Locate the line that contains "Recreate this object" in the entries below, then repeat it and every following line through the line that contains "a standing pig.", exactly, and no others.

[Lines of data]
----------------------------------------

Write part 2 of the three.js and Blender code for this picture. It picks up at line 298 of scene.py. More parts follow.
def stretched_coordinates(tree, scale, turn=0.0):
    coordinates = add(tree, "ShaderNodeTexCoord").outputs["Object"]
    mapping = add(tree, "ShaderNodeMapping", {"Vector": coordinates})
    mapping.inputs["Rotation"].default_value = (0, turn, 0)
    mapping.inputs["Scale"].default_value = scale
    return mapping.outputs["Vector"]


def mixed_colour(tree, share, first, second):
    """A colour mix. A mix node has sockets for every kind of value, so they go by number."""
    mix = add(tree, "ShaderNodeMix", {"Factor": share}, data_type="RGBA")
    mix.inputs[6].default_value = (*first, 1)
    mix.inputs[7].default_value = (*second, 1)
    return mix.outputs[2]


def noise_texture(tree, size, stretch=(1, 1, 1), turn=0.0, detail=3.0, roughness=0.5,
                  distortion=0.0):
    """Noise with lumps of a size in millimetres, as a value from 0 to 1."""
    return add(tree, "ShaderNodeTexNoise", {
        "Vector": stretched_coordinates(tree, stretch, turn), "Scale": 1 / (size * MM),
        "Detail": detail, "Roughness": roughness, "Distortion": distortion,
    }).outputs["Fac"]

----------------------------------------

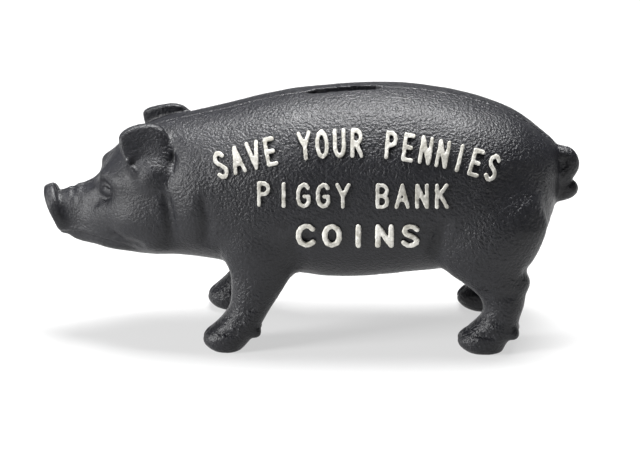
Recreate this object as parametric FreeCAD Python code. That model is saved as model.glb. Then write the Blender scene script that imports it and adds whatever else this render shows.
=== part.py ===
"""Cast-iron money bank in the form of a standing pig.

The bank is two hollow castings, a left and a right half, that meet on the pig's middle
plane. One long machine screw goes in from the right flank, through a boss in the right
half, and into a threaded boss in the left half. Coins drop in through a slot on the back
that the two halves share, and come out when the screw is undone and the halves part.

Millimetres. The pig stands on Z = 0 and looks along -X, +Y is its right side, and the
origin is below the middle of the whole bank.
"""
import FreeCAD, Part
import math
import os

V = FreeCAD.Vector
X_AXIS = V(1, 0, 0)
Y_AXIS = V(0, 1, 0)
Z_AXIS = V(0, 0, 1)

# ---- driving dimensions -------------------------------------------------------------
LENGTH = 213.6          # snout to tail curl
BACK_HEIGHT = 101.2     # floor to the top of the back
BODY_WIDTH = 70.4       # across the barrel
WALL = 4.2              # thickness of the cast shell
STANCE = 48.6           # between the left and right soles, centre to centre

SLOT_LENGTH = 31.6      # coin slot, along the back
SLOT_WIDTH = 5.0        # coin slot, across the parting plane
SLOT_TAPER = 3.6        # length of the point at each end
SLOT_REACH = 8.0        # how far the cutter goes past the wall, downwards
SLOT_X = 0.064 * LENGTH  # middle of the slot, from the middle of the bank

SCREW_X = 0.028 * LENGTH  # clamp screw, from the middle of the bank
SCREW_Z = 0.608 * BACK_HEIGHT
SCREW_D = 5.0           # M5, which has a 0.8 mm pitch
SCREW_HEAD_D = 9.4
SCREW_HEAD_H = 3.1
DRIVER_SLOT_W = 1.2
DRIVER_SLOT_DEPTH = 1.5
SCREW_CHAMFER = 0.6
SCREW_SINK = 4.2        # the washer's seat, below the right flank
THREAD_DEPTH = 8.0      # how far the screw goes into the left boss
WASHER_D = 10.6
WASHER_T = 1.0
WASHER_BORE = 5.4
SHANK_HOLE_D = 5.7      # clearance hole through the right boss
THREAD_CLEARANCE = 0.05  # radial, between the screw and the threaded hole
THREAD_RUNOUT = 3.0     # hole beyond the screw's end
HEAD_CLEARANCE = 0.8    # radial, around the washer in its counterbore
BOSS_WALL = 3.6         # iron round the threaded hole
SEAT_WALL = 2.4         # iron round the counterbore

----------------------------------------

#### ANSWER BELOW
Recreate this object as parametric FreeCAD Python code. That model is saved as model.glb. Then write the Blender scene script that imports it and adds whatever else this render shows.
=== part.py ===
"""Cast-iron money bank in the form of a standing pig.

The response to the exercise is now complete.